新入社員の育成状況の管理はSmartHRで

新入社員研修は、学生気分を払拭し、新しいマインドセットやビジネスパーソンに求められるスキル、マナーなどを学ぶ重要な機会です。企業理念や現場のニーズをもとに、研修の目的や内容を決定し、ポイントを抑えた研修を実施することで、効果的な育成が可能になります。

また、研修後の適切な評価やフォローアップを通じて、研修で学んだことを定着させていくことが大切です。SmartHRのタレントマネジメントシステムを活用することで、新入社員の育成状況を効率的に管理できます。

SmartHRの主な機能とその特徴

SmartHRのスキル管理機能では、部門ごとに求められるスキルや研修による習熟度を一元管理できます。スキル取得の進捗状況を可視化することで、育成計画の立案や見直しにも活用できます。

また、学習管理機能では、PDFや動画をコンテンツとしてアップロードし、オンライン研修(コース)を作成できます。研修内容に応じて研修形式の選択が可能で、将来的にはテスト機能も追加される予定です。

研修や学習履歴はタレントマネジメント機能と連携できるため、一元管理・可視化が可能です。シンプルなインターフェースで直感的に操作できるよう設計されているため、ITに不慣れな従業員でも迷わず使えます。

詳しい機能については「SmartHRの学習管理」ページをご覧ください。

お役立ち資料

3分でわかる!SmartHRの学習管理

  1. Q1. Q1. 新入社員研修の目的は?

    新入社員研修は、配属先での業務を円滑に進めるために必要な知識やスキルを習得する機会です。社会人としての基礎力を養い、企業理念や価値観への理解を深め、業務に必要なスキルを身につけることを目的としています。

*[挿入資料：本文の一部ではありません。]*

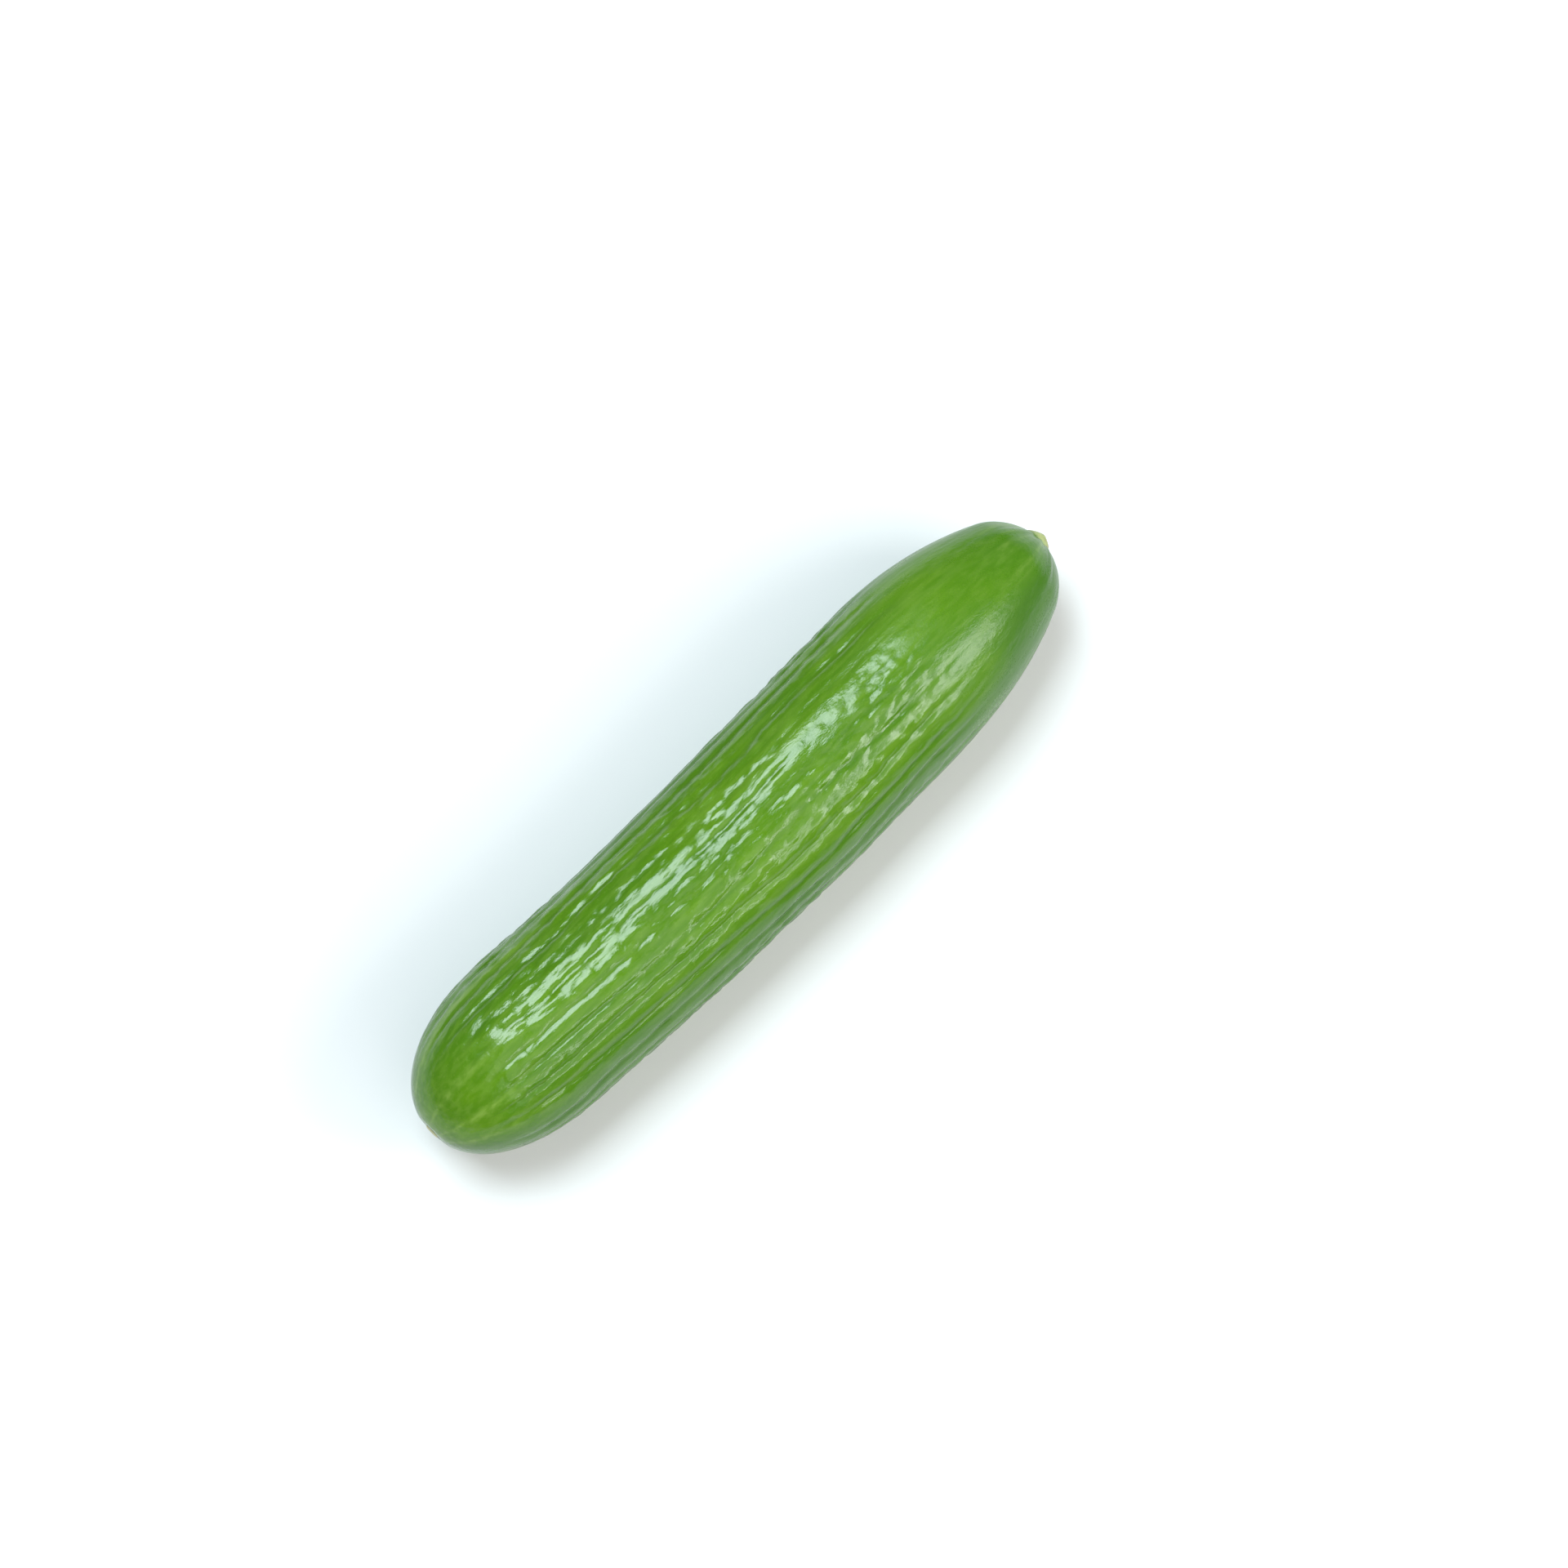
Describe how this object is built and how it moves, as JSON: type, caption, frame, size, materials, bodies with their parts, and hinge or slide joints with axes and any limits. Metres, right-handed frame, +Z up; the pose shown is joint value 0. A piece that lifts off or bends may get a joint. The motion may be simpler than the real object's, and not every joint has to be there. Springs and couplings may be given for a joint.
{
  "type": "cucumber",
  "caption": "Smooth-skinned mini cucumber lying on its side: slightly bowed, glossy green, wrinkled lengthwise, with a short cut stem stub.",
  "frame": {"origin": "on the surface that the cucumber lies on, under the middle of the outline", "axes": "+X along the fruit from the blossom end to the stem end, +Z up, and the fruit's middle bows towards -Y"},
  "size_m": [0.17, 0.038, 0.0368],
  "materials": {
    "cucumber_skin": "waxy glossy green skin with a fine lengthwise wrinkle, lighter streaks from the blossom end",
    "cut_stem": "matt pale yellow-green stem with a dry cream fibrous cut face"
  },
  "bodies": {
    "root": {"fruit": "cucumber_skin", "stem_stub": "cut_stem"}
  },
  "joints": []
}
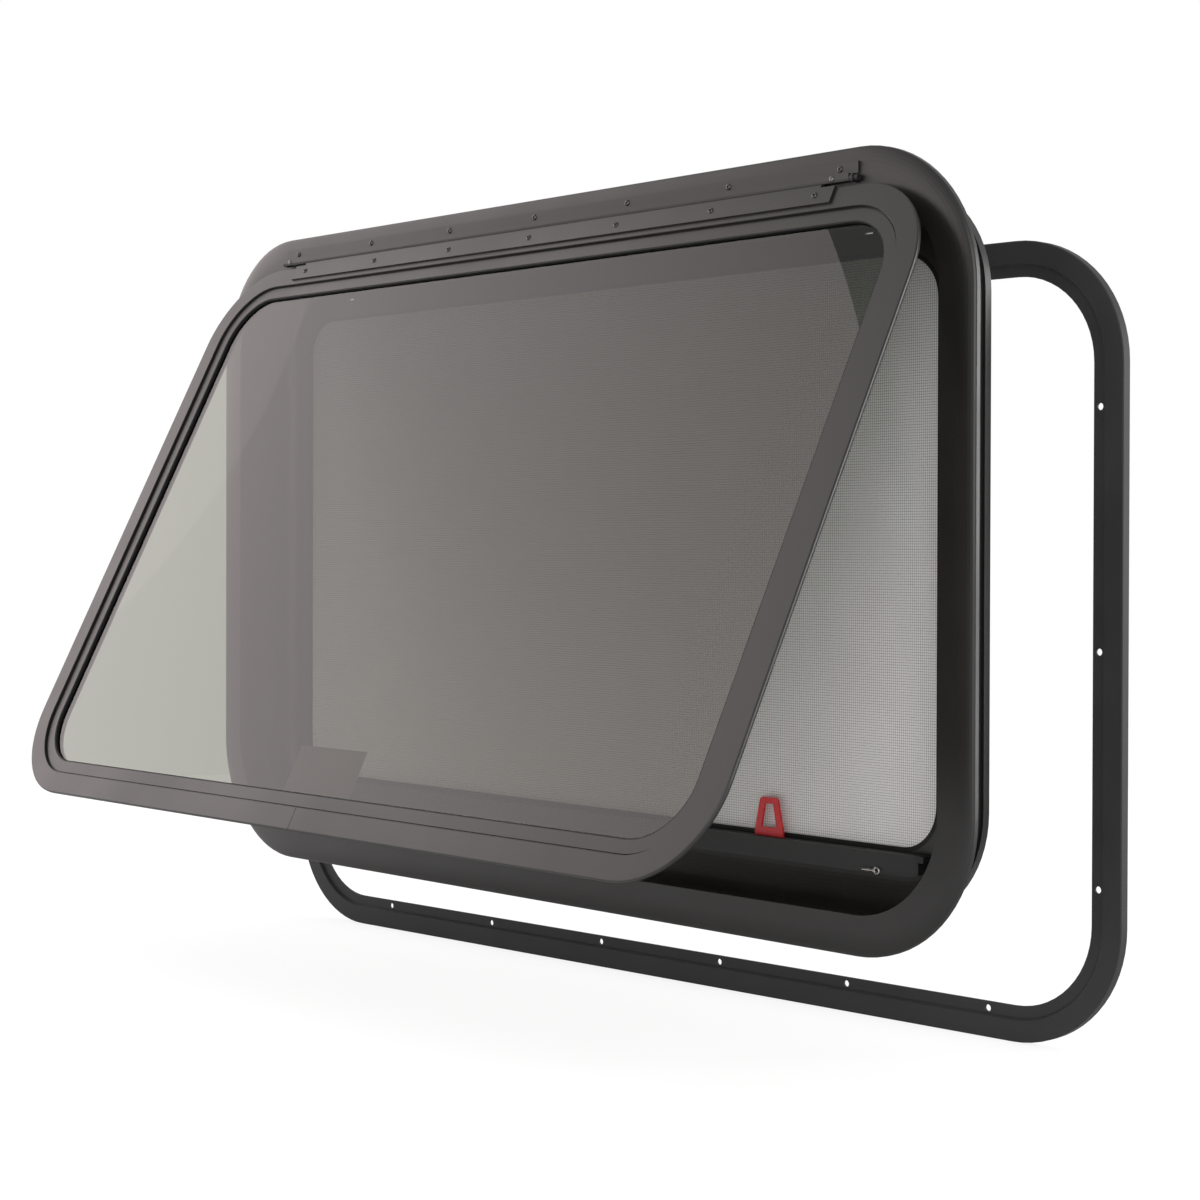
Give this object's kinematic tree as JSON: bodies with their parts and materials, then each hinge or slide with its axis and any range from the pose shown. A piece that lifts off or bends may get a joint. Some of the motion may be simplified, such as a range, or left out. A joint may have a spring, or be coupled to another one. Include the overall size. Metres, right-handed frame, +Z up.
{
  "type": "caravan window",
  "caption": "Top-hung caravan window with charcoal flanged frame, tinted glass sash held open, insect screen and a loose clamp ring behind.",
  "frame": {"origin": "on the flat back of the outer flange, in the middle of its bottom side", "axes": "+X across the window, +Y through the wall into the caravan, +Z up"},
  "size_m": [0.8401, 0.3119, 0.5558],
  "materials": {
    "frame_coat": "satin charcoal powder coat on extruded aluminium",
    "ring_coat": "satin black powder coat on rolled aluminium",
    "bar_coat": "satin black powder coat on an aluminium bar",
    "tinted_glass": "grey tinted toughened glass, polished",
    "black_rubber": "matt black extruded rubber",
    "black_plastic": "matt black moulded nylon",
    "screen_mesh": "grey coated glass-fibre insect mesh",
    "bright_steel": "bright turned stainless steel",
    "dark_rivet": "charcoal painted blind rivet heads",
    "red_plastic": "bright red moulded plastic",
    "label_film": "bare grey translucent film"
  },
  "bodies": {
    "window_frame": {"outer_frame": "frame_coat", "screen_frame": "black_plastic", "screen_spline": "black_rubber", "screen_mesh": "screen_mesh", "latch_bar": "bar_coat", "bar_end_left": "black_plastic", "bar_end_right": "black_plastic", "latch_pin": "bright_steel", "pin_clip": "bright_steel", "pull_loop": "red_plastic", "frame_hinge_leaf": "frame_coat", "frame_rivets": "dark_rivet", "hinge_cap_left": "black_plastic", "hinge_cap_right": "black_plastic", "hinge_screw_left": "bright_steel", "hinge_screw_right": "bright_steel", "clamp_ring": "ring_coat"},
    "sash": {"sash_frame": "frame_coat", "glass_pane": "tinted_glass", "glazing_gasket": "black_rubber", "glazing_bead": "frame_coat", "weather_seal": "black_rubber", "sash_hinge_leaf": "frame_coat", "sash_rivets": "dark_rivet", "glass_label": "label_film"}
  },
  "joints": [
    {"name": "sash_hinge", "type": "hinge", "parent": "window_frame", "child": "sash", "pos_m": [0, -0.0095, 0.471], "axis": [-1, 0, 0], "range_deg": [-27, 33]}
  ]
}
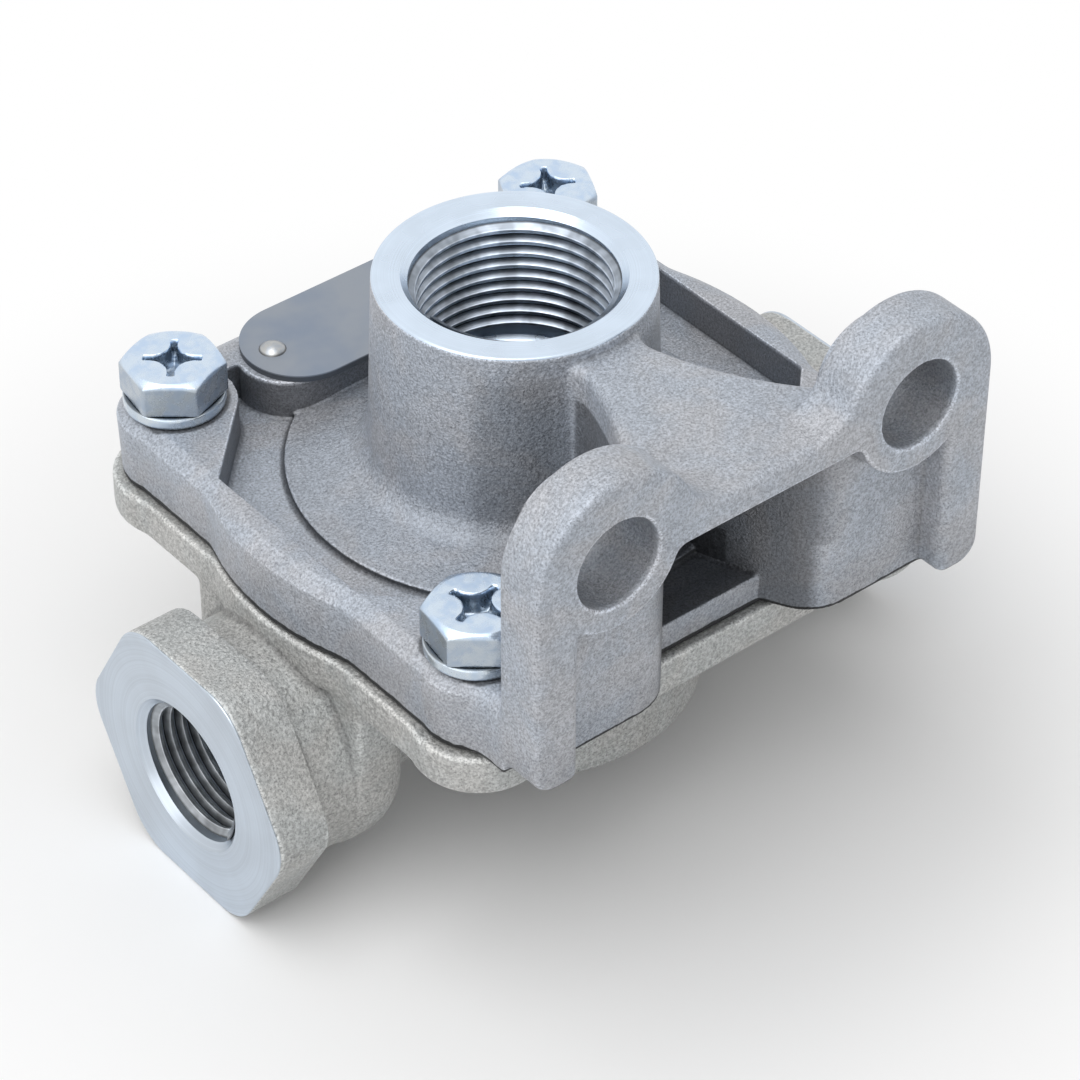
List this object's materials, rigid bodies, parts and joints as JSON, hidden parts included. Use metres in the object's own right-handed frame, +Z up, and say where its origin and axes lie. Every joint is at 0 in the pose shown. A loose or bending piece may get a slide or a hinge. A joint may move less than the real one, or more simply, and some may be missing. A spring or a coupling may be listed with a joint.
{
  "type": "quick exhaust valve",
  "caption": "Die-cast quick exhaust valve for air brakes: square cover with a threaded inlet boss and a two-hole bracket, on a body with hexagon delivery ports and a flap-covered exhaust.",
  "frame": {"origin": "centre of the inlet port's mouth, on the machined face of the inlet boss", "axes": "+Z up out of the inlet port along the valve's axis, X along the two delivery ports, the mounting bracket on the -Y side"},
  "size_m": [0.0882, 0.0729, 0.0664],
  "materials": {
    "cover_casting": "die-cast, fine grain",
    "body_casting": "die-cast, coarse grain",
    "plate_metal": "satin",
    "rivet_metal": "bright",
    "zinc_steel": "bright zinc",
    "spring_steel": "bright zinc",
    "black_rubber": "matt"
  },
  "bodies": {
    "valve": {"cover": "cover_casting", "body": "body_casting", "name_plate": "plate_metal", "name_plate_rivet_left": "rivet_metal", "name_plate_rivet_right": "rivet_metal", "cover_screw_left": "zinc_steel", "cover_screw_near": "zinc_steel", "cover_screw_back": "zinc_steel", "cover_screw_right": "zinc_steel", "lock_washer_left": "spring_steel", "lock_washer_near": "spring_steel", "lock_washer_back": "spring_steel", "lock_washer_right": "spring_steel", "cover_seal": "black_rubber", "exhaust_flap": "black_rubber", "flap_washer": "zinc_steel", "flap_screw": "zinc_steel"},
    "diaphragm": {"diaphragm": "black_rubber"}
  },
  "joints": [
    {"name": "diaphragm_lift", "type": "slide", "parent": "valve", "child": "diaphragm", "axis": [0, 0, 1], "range_m": [0, 0.0016]}
  ]
}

  2. Q2. Q2. 新入社員研修ではどんな内容を学びますか?

    ビジネスマナー、コミュニケーション力、報告・連絡・相談の仕方など、社会人としての基本スキルを学びます。また、企業理念や業務知識、PCスキルなど、実務に必要な知識も習得します。研修は座学だけでなく、グループワークやロールプレイなど実践的な手法も取り入れて実施します。

  3. Q3. Q3. 新入社員研修を成功させるポイントは?

    研修の目的を明確にし、必要な項目に絞ったカリキュラムを作成することが重要です。また、学んだ内容を実践できる機会を設け、定期的にフォローアップすることで、知識やスキルの定着を図ります。上司や先輩社員との連携も、研修の効果を高めるポイントとなります。